Types of Industrial tanks
There are 8 different types of tanks that are used above ground. You are certainly familiar with some of these tanks because their considerable size can be seen even from afar. Most Industrial tanks are cylindrical in shape with the axis oriented perpendicular to the sub grade. Pressure tanks are different since they are usually horizontally oriented and spherically shaped to ensure structural integrity at high pressure.
Fixed-roof industrial tank
One of the most popular Industrial tanks that are widely used today is the fixed-roof tank because it is more cost effective to construct and is generally considered as the minimum acceptable equipment for the storage of various liquids. A typical fixed-roof tank is made from a cylindrical steel shell that is usually fully welded with a dome-shaped roof that is permanently installed on the tank shell. Fixed-roof Industrial tanks that are used for both the petroleum and chemical industries have gauge hatches/sample wells, float gauges and roof manholes for ease of accessibility although it can be a potential source of hazardous emissions.

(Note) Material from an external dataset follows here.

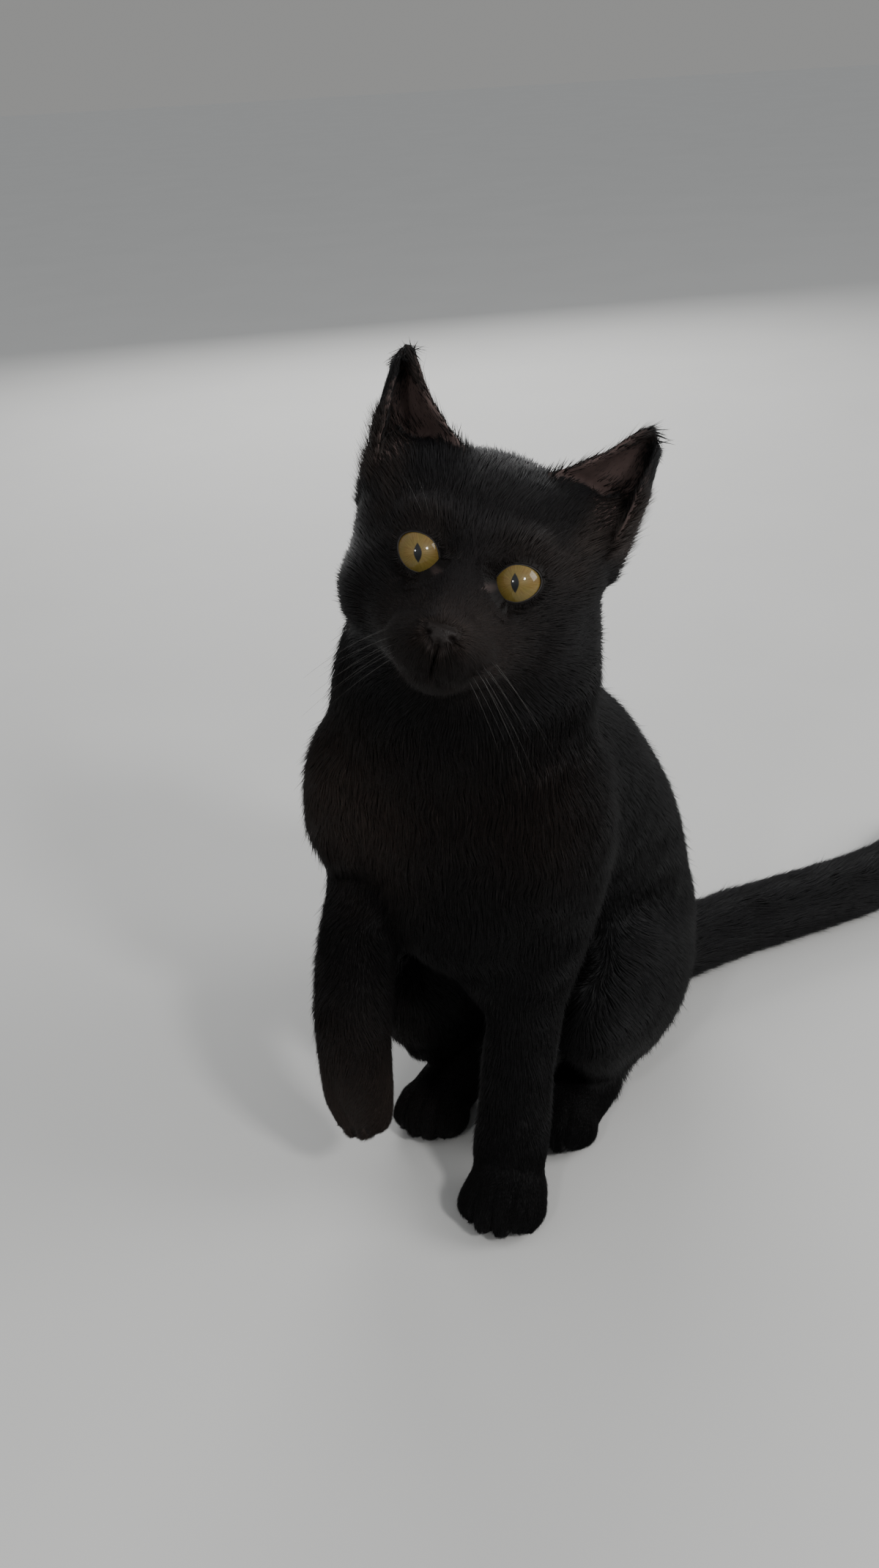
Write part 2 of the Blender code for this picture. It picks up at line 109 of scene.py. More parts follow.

Horizontal industrial tank
Horizontal Industrial tanks are typically installed above ground but they can also used for underground purposes. Steel with a fiberglass inlay or fiberglass-enforced polyester are the most common materials from which horizontal tanks are made from. Generally horizontal tanks are small with a length of no greater than 6 times its diameter to maintain structural integrity. Horizontal tanks that are installed underground are cathodically protected to ensure corrosion resistance. The most common cathodic protection on tanks is the sacrificial anode system that will only require inspection once every three years from a qualified inspector. For refineries and petroleum industries, internal cathodic protection is now replaced by corrosion inhibitors.
LNG Storage tanks
LNG or liquefied natural gas needs a specialized type of storage tank for above ground installation and for LNG carriers. The most common characteristic of the LNG storage tank is its ability to store the gas at a very low temperature of -162oC. Usually the storage tanks are made up of two containers; one with the ability to store gas at low temperature and the other as insulation. In the LNG storage tank, if the vapors are not released, it will result into a buildup of pressure and temperature that is why LNG at its liquid state has to be stored a very low temperature. In order to ensure that temperature will remain constant, the boil-off gas has to be allowed to escape from the tank. This is referred to as auto-refrigeration. However, it is very critical to avoid auto-refrigeration of pressure tanks that are not designed for low temperature operation.